What has happened many times is I argue with my friend or my parent and "win" while they're defending their position to the teeth. Months later, they present my argument to me as their own as if the previous discussion never happened.

I have known one person for whom this was a deliberate policy. He would never (he said) admit to changing his mind about anything. If he did change his mind as a result of an argument, he would merely cease advocating the view he now thought erroneous, and after some suitable lapse of time, advocate what he now believed, as if he had believed it all along.

Comment author: Alicorn 01 December 2013 01:25:27AM 5 points [-]
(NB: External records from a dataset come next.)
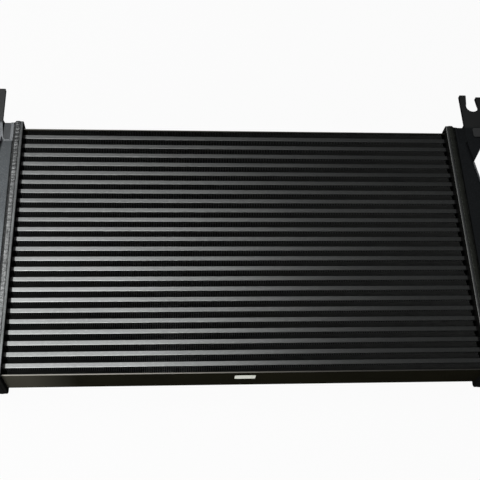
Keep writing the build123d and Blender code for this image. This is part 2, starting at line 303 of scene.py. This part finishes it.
RIPPLE_PITCH = 7.0 * MM
SAMPLES_PER_RIPPLE = 12
BEAD_SECTION = 17  # points from toe to toe
CHEVRON = 0.4  # how far a pool's sides lie on from its middle, by its length
POOL_POWER = 0.7  # below 1 it makes a pool steep at its start and long at its end
WAVE_COUNTS = (11, 23, 41, 67, 97, 131)  # whole sine waves round the ring, the slowest first
JITTER = 0.4  # how far the waves shift a pool at most, by its length
WIDTH_MIX = (0.86, 0.10, 0.04)  # the steady share of the width, that of the waves and that of the pools
HEIGHT_MIX = (0.45, 0.25, 0.3)  # the same of the height


def rounded_loop(count, half_y, half_z, radius):
    """Evenly spaced points and outward normals round a rounded rectangle, from the middle of its far side.

    The loop is four straight runs and four quarter arcs, laid end to end by length.
    """
    run_y, run_z, arc = half_y - radius, half_z - radius, math.pi / 2 * radius
    lengths = [run_y, arc, 2 * run_z, arc, 2 * run_y, arc, 2 * run_z, arc, run_y]
    ends = np.cumsum([0] + lengths)
    s = np.linspace(0, ends[-1], count, endpoint=False)
    span = np.clip(np.searchsorted(ends, s, side="right") - 1, 0, len(lengths) - 1)
    along = s - ends[span]
    turned = (span + 1) // 2  # quarter turns begun or done
    turn = np.where(span % 2 == 1, (turned - 1) * math.pi / 2 + along / radius, turned * math.pi / 2)
    normal = np.stack([np.sin(turn), np.cos(turn)], axis=1)
    tangent = np.stack([np.cos(turn), -np.sin(turn)], axis=1)
    corner_y = np.array([0, 1, 1, 1, 1, -1, -1, -1, -1]) * run_y
    corner_z = np.array([1, 1, 1, -1, -1, -1, -1, 1, 1]) * run_z
    straight = np.where(span % 2 == 0, along, 0)[:, None] * tangent
    return s, ends[-1], np.stack([corner_y, corner_z], axis=1)[span] + radius * normal + straight, normal


def weld_ring(name, header, seed):
    """A fillet of overlapping weld pools, from the header's edge down to the lower rim of the tank.

    Its section is level over the header and then falls straight to the rim; on it stands a hump, a power of half a
    cosine wave. Along the path the hump is a row of pools, each half a sine wave that is steep at its start and long
    at its end, bent into chevrons. Its width and height wander by a few sine waves.
    """
    low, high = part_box(name)
    head_low, head_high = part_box(header)
    outward = 1 if low[0] > 0 else -1
    half_y, half_z = (head_high[1] - head_low[1]) / 2, (head_high[2] - head_low[2]) / 2
    middle = np.array([(low[0] + high[0]) / 2, (head_low[1] + head_high[1]) / 2, (head_low[2] + head_high[2]) / 2])
    count = round(4 * (half_y + half_z) / RIPPLE_PITCH) * SAMPLES_PER_RIPPLE
    s, total, path, normal = rounded_loop(count, half_y, half_z, JOINT_CORNER)

    random = np.random.default_rng(seed)
    waves = [(k, random.uniform(0, 2 * np.pi)) for k in WAVE_COUNTS]
    wave = [np.sin(2 * np.pi * k * s / total + p)[:, None] for k, p in waves]
    wander, edge, jitter = sum(wave[:3]) / 3, sum(wave[2:5]) / 3, JITTER * sum(wave[3:]) / 3
    across = np.linspace(-1, 1, BEAD_SECTION)[None, :]
    pool = (round(total / RIPPLE_PITCH) * s[:, None] / total + jitter - CHEVRON * across**2) % 1.0
    swell = np.sin(np.pi * pool**POOL_POWER)
    crown = np.cos(across * np.pi / 2) ** CROWN_POWER

    half_width = (high[0] - low[0]) / 2 * (WIDTH_MIX[0] + WIDTH_MIX[1] * edge + WIDTH_MIX[2] * swell)
    spread = across * half_width - BEAD_LAP * (1 - across) / 2
    fall = -RIM_STEP * np.clip((spread - FALL_START) / FALL_WIDTH, 0, 1)
    proud = BEAD_PROUD * (1 - UNDERSIDE_SAVING * np.clip(-normal[:, 1:], 0, 1))
    height = fall + proud * crown * (HEIGHT_MIX[0] + HEIGHT_MIX[1] * wander + HEIGHT_MIX[2] * swell) + BEAD_LIFT
    toes = TOE_TUCK * spread[:, [-1, 0]]
    bite = np.tile([-RIM_STEP - BEAD_BITE, -BEAD_BITE], (count, 1))
    lift = np.concatenate([height, bite], axis=1)
    spread = outward * np.concatenate([spread, toes], axis=1)

    points = np.empty((count, BEAD_SECTION + 2, 3))
    points[:, :, 0] = middle[0] + spread
    points[:, :, 1] = middle[1] + path[:, None, 0] + lift * normal[:, None, 0]
    points[:, :, 2] = middle[2] + path[:, None, 1] + lift * normal[:, None, 1]
    faces = grid_faces(count, BEAD_SECTION + 2, wrap_rows=True, wrap_columns=True)
    if outward < 0:
        faces = faces[:, ::-1]
    return mesh_object(name + "_rippled", points.reshape(-1, 3), faces.tolist(), FINISHES["weld_beads"])


# --- blank label ------------------------------------------------------------------------------------------------
LABEL_SIZE = (29 * MM, 14.5 * MM)
LABEL_MIDDLE_X = -4.4 * MM
LABEL_SETBACK = 18.5 * MM  # of its middle behind the core's front face
LABEL_THICKNESS = 0.12 * MM
LABEL_POINTS = 64  # round its edge
LABEL_POWER = 0.16  # 1 gives an ellipse and 0 a rectangle


def blank_label():
    """A rounded pale rectangle of foil on the bottom side plate's outer face.

    Its edge is a superellipse: a circle's cosine and sine, each to a power with its sign kept, times half its size.
    """
    low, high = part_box("bottom_side_plate")
    turn = np.linspace(0, 2 * np.pi, LABEL_POINTS, endpoint=False)
    circle = np.stack([np.cos(turn), np.sin(turn)])
    edge = np.sign(circle) * np.abs(circle) ** LABEL_POWER
    x = LABEL_MIDDLE_X + LABEL_SIZE[0] / 2 * edge[0]
    z = high[2] - LABEL_SETBACK + LABEL_SIZE[1] / 2 * edge[1]
    back, front = (np.column_stack([x, np.full(LABEL_POINTS, y), z]) for y in (low[1], low[1] - LABEL_THICKNESS))
    back_face, front_face = list(range(LABEL_POINTS))[::-1], list(range(LABEL_POINTS, 2 * LABEL_POINTS))
    faces = [*grid_faces(2, LABEL_POINTS, wrap_columns=True).tolist(), back_face, front_face]
    foil = aluminium(
        "label_foil", base=(0.8, 0.81, 0.72), dark=(0.72, 0.73, 0.65), light=(0.85, 0.86, 0.77),
        metallic=0.0, rough=(0.4, 0.55), mottle=90.0, grain=1500.0, bump_mm=0.01)
    return mesh_object("blank_label", np.concatenate([back, front]), faces, foil, smooth=False)


# --- build ------------------------------------------------------------------------------------------------------
for name, slot in CAD_SLOTS.items():
    solid = bpy.data.objects[name]
    solid.data.materials.clear()
    solid.data.materials.append(FINISHES[slot])

for name in [n for n, slot in CAD_SLOTS.items() if slot == "air_fins"]:
    strip = fin_strip(name)
    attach(strip, "root")
    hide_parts(name)

for seed, side in enumerate(("left", "right")):
    name = side + "_weld_bead"
    ring = weld_ring(name, side + "_header", seed)
    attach(ring, "root")
    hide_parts(name)

label = blank_label()
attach(label, "root")


# --- stage, camera and light ------------------------------------------------------------------------------------
FLOOR_REACH = 60.0  # metres from its middle to each edge
FLOOR_GREY = 0.9
FLOOR_ROUGHNESS = 0.9
FLOOR_WHITE_SHARE = 0.95  # of plain white in what the camera and glossy rays see of it

CAMERA_X = -0.110  # metres
CAMERA_BACK = 0.744  # metres from the first tube's middle towards the hose end
CAMERA_ABOVE = 1.125  # metres above the first tube's front
CAMERA_LENS = 64.05  # millimetres
CAMERA_SENSOR = 36.0  # millimetres

SURROUND_COLOUR = (0.9, 0.92, 0.95)
SURROUND_STRENGTH = 0.02


def pale_floor():
    """A wide pale floor that looks white to the camera and in gloss and still takes the shadow."""
    material = bpy.data.materials.new("pale_floor")
    material.use_nodes = True
    tree = material.node_tree
    shader = tree.nodes["Principled BSDF"]
    shader.inputs["Base Color"].default_value = (FLOOR_GREY, FLOOR_GREY, FLOOR_GREY, 1)
    shader.inputs["Roughness"].default_value = FLOOR_ROUGHNESS
    white = node(tree, "ShaderNodeEmission")
    seen = node(tree, "ShaderNodeLightPath")
    sight = seen.outputs["Is Camera Ray"]
    for ray in ("Is Glossy Ray", "Is Transmission Ray"):
        more = node(tree, "ShaderNodeMath", operation="MAXIMUM")
        tree.links.new(sight, more.inputs[0])
        tree.links.new(seen.outputs[ray], more.inputs[1])
        sight = more.outputs[0]
    share = node(tree, "ShaderNodeMath", operation="MULTIPLY", values={1: FLOOR_WHITE_SHARE})
    tree.links.new(sight, share.inputs[0])
    blend = node(tree, "ShaderNodeMixShader")
    tree.links.new(share.outputs[0], blend.inputs["Fac"])
    tree.links.new(shader.outputs["BSDF"], blend.inputs[1])
    tree.links.new(white.outputs["Emission"], blend.inputs[2])
    tree.links.new(blend.outputs["Shader"], tree.nodes["Material Output"].inputs["Surface"])
    corners = FLOOR_REACH * np.array([(-1, -1, 0), (1, -1, 0), (1, 1, 0), (-1, 1, 0)])
    floor = mesh_object("floor", corners, [[0, 1, 2, 3]], material, smooth=False)


def camera():
    """The camera looks down on the front face from the hose end, a little from the left."""
    across = Vector((0.99656, -0.03703, 0.07415))
    up = Vector((-0.00024, 0.89340, 0.44926))
    ahead = Vector((0.08288, 0.44773, -0.89032))
    turn = Matrix((across, up, -ahead)).transposed()
    eye = bpy.data.objects.new("camera", bpy.data.cameras.new("camera"))
    low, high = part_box("charge_tube_01")
    place = (CAMERA_X, (low[1] + high[1]) / 2 - CAMERA_BACK, high[2] + CAMERA_ABOVE)
    eye.matrix_world = Matrix.Translation(place) @ turn.to_4x4()
    eye.data.sensor_width = CAMERA_SENSOR
    eye.data.lens = CAMERA_LENS
    bpy.context.scene.collection.objects.link(eye)
    bpy.context.scene.camera = eye


def soft_light(name, place, aim, size, watts):
    """A square area lamp that faces a point."""
    lamp = bpy.data.objects.new(name, bpy.data.lights.new(name, "AREA"))
    lamp.data.size = size
    lamp.data.energy = watts
    lamp.location = place
    lamp.rotation_mode = "QUATERNION"
    lamp.rotation_quaternion = (Vector(aim) - Vector(place)).to_track_quat("-Z", "Y")
    bpy.context.scene.collection.objects.link(lamp)


def dim_surround():
    """A faint even world, which keeps the shadows from going black."""
    world = bpy.data.worlds.new("studio")
    bpy.context.scene.world = world
    world.use_nodes = True
    background = world.node_tree.nodes["Background"]
    background.inputs["Color"].default_value = (*SURROUND_COLOUR, 1)
    background.inputs["Strength"].default_value = SURROUND_STRENGTH


pale_floor()
camera()
soft_light("left_softbox", place=(-0.67, 0.1, 1.35), aim=(-0.15, 0.0, 0.0), size=1.4, watts=10.3)
soft_light("hose_end_fill", place=(-0.6, -1.3, 0.3), aim=(-0.1, -0.2, 0.03), size=1.0, watts=12)
dim_surround()
bpy.context.scene.view_settings.view_transform = "Standard"
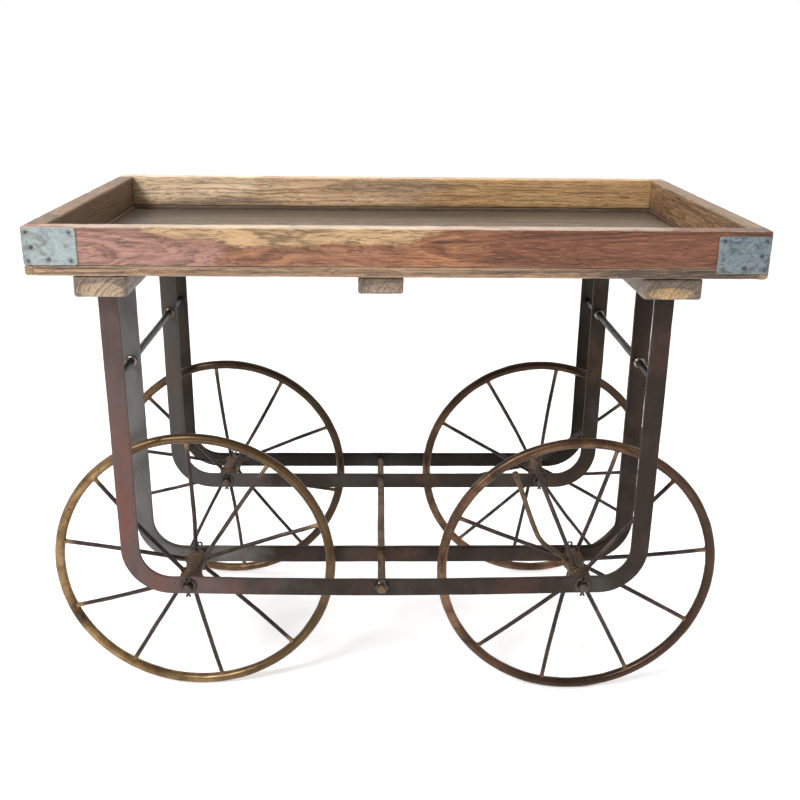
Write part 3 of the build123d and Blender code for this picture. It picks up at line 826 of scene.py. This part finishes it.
def by_plate(point, plate):
    """Whether a nail's middle lies in or just behind a plate."""
    low, high = box(plate)
    return np.all(point > low - 0.012) and np.all(point < high + 0.012)


def plate_piece(name, node, nails, material, seed):
    """A thin hand-cut sheet: wavy, dented round its nails, its corners a little lifted."""
    low, high = box(node)
    centre = (low + high) / 2
    outward = math.copysign(1.0, centre[1])
    half_x, half_z = (high[0] - low[0]) / 2, (high[2] - low[2]) / 2
    outline = rounded_section(half_x, half_z, 5 * MM, 1.6 * MM)
    shrinks = np.linspace(0.02, 1.0, 22)
    thick = high[1] - low[1]
    rings = []
    for level, order in ((0.5, shrinks), (-0.5, shrinks[::-1])):
        for shrink in order:
            ring = np.zeros((len(outline), 3))
            ring[:, 0] = centre[0] + outline[:, 0] * shrink
            ring[:, 1] = centre[1] + outward * level * thick
            ring[:, 2] = centre[2] + outline[:, 1] * shrink
            rings.append(ring)
    piece = make_object(name, [loft(rings)])
    points = points_of(piece)
    flat = points.copy()
    flat[:, 1] = 0
    gap_x = half_x - np.abs(points[:, 0] - centre[0])
    gap_z = half_z - np.abs(points[:, 2] - centre[2])
    edge = np.exp(-np.minimum(gap_x, gap_z) / (1.6 * MM))
    dents = 0.55 * bumps(flat, 55, seed) + 0.3 * bumps(flat, 120, seed + 1) + 0.45
    # Painted shadow: a dark ring round each nail head, stored per point.
    grime = np.zeros(len(points))
    for spot_low, spot_high in nails:
        spot = (spot_low + spot_high) / 2
        distance = np.hypot(points[:, 0] - spot[0], points[:, 2] - spot[2])
        dents -= 0.75 * np.exp(-((distance / (5 * MM)) ** 2))
        grime = np.maximum(grime, np.exp(-((distance / (4.2 * MM)) ** 2)))
    ragged = bumps(flat, 130, seed + 2) * 0.5 * MM
    inward = (points - centre) * np.array([1, 0, 1])
    inward /= np.linalg.norm(inward, axis=1)[:, None] + 1e-9
    points = points + inward * (ragged * edge)[:, None]
    points[:, 1] += outward * np.clip(dents, -0.1, 1.4) * 0.8 * MM
    move_to(piece, points)
    give(piece, "wear", edge)
    give(piece, "grime", grime)
    return finish_piece(piece, CART, material, "zinc_plates", node)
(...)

Did he have a reason for this policy?

Comment author: RichardKennaway 01 December 2013 09:21:37AM *  9 points [-]

Not that he said, but I guess it was a status thing. Another curious feature of his discourse was that on mailing lists he would never post a direct reply to anything, with a "Re:" in the subject line. He engaged with the conversations, but always framed his postings as if they were entirely new contributions -- as if one were to participate here by only posting top level articles. I assume this was also about status.

Comment author: JackV 02 December 2013 12:06:48PM 1 point [-]

FWIW, I always struggle to embrace it when I change my mind ("Yay, I'm less wrong!")

But I admit, I find it hard, "advocating a new point of view" is a lot easier than "admitting I was wrong about a previous point of view", so maybe striving to do #1 whether or not you've done #2 would help change my mind in response to new information a lot quicker?